— begin —

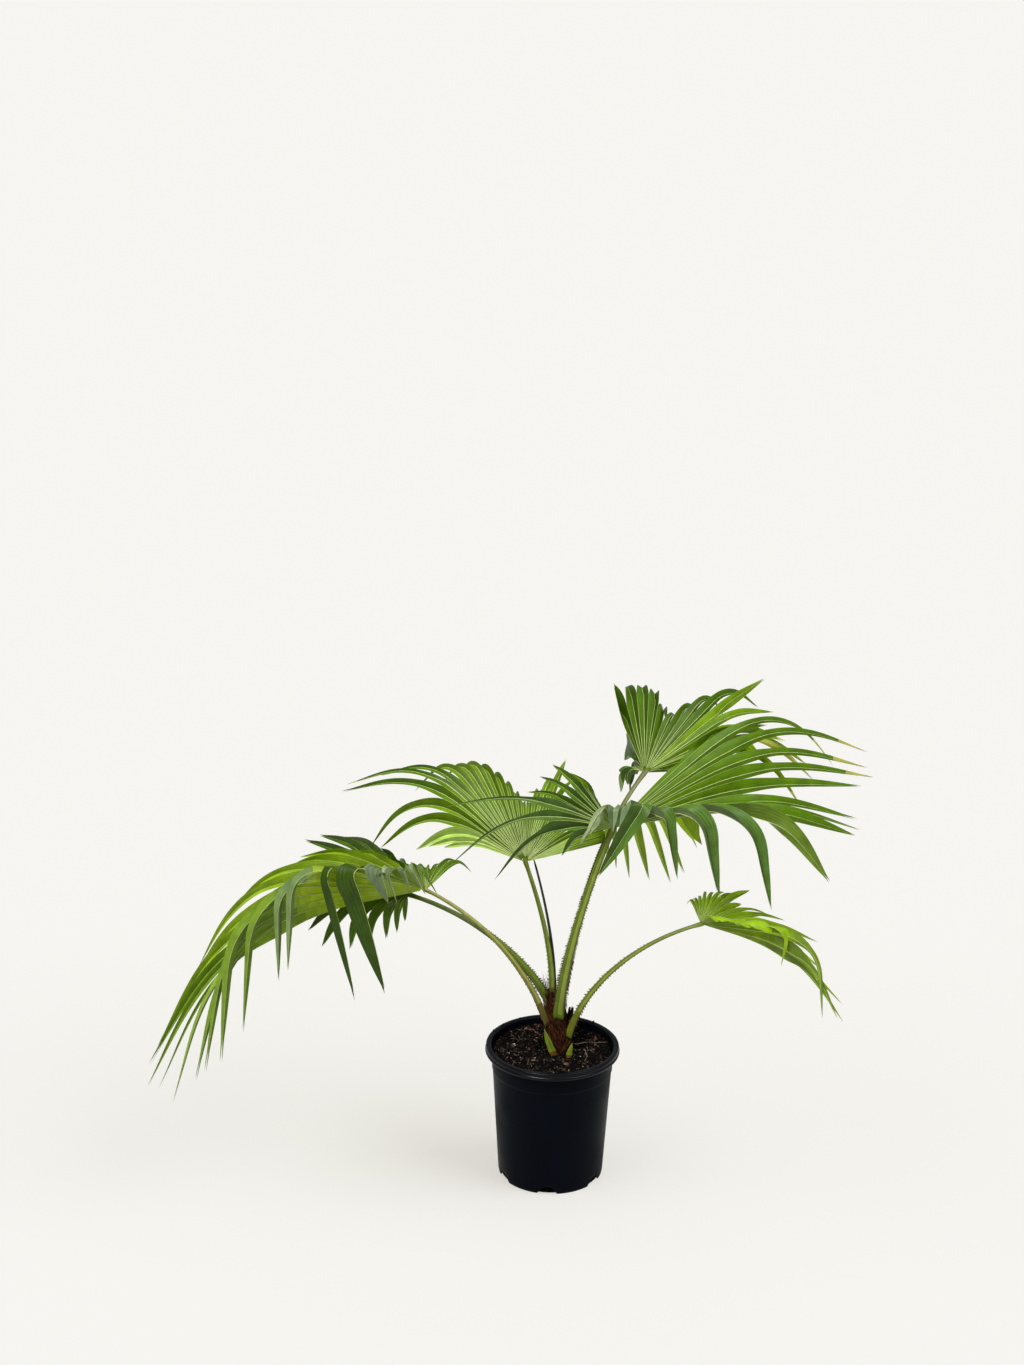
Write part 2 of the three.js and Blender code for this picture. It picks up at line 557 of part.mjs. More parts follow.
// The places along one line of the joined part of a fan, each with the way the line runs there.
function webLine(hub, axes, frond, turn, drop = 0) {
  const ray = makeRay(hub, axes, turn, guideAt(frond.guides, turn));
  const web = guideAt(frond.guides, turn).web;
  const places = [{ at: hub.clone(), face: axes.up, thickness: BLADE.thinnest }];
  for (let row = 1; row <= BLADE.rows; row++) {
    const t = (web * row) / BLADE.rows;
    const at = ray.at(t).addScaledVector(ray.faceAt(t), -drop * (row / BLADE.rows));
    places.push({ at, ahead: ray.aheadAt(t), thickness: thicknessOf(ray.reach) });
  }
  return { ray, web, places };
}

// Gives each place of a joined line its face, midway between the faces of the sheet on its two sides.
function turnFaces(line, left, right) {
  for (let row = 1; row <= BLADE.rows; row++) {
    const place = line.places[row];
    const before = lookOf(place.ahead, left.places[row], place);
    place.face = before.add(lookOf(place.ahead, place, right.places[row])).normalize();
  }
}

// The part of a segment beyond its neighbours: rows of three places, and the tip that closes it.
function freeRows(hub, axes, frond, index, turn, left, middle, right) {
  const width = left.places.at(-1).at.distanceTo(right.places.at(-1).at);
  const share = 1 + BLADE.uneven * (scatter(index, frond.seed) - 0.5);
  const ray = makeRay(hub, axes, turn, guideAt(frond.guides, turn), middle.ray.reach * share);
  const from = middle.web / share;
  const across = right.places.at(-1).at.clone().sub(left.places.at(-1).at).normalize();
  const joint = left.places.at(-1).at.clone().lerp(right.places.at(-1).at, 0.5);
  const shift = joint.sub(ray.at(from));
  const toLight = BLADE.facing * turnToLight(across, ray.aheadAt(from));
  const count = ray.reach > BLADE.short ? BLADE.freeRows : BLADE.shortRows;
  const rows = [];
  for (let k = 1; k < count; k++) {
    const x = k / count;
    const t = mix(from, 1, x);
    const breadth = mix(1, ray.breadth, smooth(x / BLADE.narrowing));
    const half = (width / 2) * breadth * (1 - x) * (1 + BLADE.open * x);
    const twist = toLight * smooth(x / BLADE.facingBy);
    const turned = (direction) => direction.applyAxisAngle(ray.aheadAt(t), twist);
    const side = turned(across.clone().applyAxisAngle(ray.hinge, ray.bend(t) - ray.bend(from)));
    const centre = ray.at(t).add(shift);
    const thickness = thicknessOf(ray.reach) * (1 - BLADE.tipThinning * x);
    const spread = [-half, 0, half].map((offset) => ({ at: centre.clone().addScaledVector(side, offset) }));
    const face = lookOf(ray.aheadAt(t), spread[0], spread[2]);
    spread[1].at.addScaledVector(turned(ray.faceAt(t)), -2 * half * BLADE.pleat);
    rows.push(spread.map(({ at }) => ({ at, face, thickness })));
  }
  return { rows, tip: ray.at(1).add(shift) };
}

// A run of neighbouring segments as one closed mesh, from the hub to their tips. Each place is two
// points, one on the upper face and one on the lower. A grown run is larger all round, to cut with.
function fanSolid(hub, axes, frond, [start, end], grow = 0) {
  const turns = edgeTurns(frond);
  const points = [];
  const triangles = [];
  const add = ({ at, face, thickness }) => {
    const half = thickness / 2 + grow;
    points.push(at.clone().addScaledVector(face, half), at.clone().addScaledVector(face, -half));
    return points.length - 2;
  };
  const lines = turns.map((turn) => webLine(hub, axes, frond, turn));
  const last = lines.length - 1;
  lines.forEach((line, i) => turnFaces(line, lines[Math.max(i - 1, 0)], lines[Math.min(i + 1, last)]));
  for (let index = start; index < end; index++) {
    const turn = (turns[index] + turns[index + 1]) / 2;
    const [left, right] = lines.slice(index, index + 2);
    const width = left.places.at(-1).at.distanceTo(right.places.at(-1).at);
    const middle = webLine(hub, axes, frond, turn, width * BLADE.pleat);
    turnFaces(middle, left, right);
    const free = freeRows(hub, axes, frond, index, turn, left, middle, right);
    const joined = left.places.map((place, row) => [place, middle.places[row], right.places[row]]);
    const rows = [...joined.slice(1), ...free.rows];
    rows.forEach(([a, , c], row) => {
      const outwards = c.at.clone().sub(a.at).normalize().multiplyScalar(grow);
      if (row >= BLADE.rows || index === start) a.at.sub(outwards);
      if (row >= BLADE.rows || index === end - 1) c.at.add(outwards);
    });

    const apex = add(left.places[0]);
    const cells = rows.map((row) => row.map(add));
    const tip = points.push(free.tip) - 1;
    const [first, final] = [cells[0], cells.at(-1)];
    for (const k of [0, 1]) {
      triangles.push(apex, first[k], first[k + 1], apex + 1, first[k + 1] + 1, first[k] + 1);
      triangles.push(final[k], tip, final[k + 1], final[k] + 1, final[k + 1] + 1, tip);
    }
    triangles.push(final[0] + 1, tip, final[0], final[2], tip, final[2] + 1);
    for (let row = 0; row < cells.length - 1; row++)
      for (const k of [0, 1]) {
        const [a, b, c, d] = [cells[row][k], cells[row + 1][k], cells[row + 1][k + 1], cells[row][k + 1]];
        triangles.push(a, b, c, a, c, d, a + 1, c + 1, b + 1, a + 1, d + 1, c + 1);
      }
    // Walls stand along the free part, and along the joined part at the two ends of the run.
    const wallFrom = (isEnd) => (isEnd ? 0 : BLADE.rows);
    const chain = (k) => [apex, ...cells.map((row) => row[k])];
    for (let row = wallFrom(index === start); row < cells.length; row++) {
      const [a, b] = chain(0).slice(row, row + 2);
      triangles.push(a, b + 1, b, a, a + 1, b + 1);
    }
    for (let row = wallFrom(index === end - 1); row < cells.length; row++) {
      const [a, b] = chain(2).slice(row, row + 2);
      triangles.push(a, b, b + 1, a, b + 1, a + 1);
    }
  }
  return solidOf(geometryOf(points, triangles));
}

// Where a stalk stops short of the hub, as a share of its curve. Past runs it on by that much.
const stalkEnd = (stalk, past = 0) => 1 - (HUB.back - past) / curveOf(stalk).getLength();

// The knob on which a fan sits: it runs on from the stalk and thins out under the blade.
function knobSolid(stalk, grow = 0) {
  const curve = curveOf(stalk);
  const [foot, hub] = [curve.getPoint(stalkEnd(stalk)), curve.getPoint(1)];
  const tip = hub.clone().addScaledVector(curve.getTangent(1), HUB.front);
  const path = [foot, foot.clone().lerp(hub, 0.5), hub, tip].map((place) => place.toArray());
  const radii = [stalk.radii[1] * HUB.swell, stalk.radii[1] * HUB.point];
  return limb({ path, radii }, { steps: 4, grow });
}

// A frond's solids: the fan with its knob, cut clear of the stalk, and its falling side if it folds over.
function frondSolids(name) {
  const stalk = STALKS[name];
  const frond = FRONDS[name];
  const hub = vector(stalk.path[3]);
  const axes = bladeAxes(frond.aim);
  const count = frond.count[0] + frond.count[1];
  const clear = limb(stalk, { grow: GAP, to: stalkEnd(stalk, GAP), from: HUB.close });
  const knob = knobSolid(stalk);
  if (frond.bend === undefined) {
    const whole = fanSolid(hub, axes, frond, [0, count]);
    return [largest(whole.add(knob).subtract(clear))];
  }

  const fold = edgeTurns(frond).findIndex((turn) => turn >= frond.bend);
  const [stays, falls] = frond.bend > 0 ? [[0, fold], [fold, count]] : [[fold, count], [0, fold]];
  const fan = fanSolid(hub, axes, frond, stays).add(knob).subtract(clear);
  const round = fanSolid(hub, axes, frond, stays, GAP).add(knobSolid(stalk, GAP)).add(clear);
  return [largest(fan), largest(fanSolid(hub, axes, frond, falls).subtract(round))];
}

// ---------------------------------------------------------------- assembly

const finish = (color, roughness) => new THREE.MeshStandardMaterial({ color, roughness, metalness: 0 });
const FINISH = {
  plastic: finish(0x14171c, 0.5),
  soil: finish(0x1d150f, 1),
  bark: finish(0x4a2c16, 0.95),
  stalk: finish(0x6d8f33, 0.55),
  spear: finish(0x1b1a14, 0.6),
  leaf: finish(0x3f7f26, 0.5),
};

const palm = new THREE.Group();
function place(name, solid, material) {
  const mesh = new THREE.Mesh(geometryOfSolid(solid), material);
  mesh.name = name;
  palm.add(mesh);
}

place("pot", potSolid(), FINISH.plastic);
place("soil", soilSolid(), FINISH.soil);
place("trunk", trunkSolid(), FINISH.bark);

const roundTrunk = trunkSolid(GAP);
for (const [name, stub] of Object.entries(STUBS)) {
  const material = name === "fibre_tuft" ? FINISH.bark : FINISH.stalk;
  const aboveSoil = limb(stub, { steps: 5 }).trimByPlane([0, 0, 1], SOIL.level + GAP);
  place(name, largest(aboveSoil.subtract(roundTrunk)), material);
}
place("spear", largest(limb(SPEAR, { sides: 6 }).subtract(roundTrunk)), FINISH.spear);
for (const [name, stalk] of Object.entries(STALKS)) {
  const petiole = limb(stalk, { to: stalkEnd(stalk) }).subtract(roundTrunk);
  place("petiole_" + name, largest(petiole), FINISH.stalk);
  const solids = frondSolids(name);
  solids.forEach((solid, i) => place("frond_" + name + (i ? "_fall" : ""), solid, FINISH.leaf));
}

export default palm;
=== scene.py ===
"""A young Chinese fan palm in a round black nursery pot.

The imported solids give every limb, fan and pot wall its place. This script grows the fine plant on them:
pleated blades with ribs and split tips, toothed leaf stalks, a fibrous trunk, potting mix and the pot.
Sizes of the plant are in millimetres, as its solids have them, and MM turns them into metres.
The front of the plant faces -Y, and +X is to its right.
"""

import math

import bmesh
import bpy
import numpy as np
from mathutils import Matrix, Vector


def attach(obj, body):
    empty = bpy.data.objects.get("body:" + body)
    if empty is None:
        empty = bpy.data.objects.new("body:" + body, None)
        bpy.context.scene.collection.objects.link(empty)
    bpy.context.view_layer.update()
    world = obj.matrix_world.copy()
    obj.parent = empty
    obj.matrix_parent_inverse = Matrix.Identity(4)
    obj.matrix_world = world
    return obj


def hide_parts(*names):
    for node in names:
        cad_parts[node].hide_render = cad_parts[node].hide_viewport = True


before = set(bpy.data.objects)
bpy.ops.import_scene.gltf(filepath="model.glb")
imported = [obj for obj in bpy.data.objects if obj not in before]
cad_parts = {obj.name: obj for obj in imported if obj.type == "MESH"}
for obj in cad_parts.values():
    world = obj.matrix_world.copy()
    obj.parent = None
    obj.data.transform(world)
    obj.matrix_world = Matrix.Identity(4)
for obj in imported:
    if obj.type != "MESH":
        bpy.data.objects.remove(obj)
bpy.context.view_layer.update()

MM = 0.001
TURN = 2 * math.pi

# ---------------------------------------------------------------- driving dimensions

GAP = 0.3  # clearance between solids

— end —

- What to work on
Your output consists solely of the lines from the one with "for node in" through the last line, copied exactly.

- Solution for this task
    for node in names:
        cad_parts[node].hide_render = cad_parts[node].hide_viewport = True


before = set(bpy.data.objects)
bpy.ops.import_scene.gltf(filepath="model.glb")
imported = [obj for obj in bpy.data.objects if obj not in before]
cad_parts = {obj.name: obj for obj in imported if obj.type == "MESH"}
for obj in cad_parts.values():
    world = obj.matrix_world.copy()
    obj.parent = None
    obj.data.transform(world)
    obj.matrix_world = Matrix.Identity(4)
for obj in imported:
    if obj.type != "MESH":
        bpy.data.objects.remove(obj)
bpy.context.view_layer.update()

MM = 0.001
TURN = 2 * math.pi

# ---------------------------------------------------------------- driving dimensions

GAP = 0.3  # clearance between solids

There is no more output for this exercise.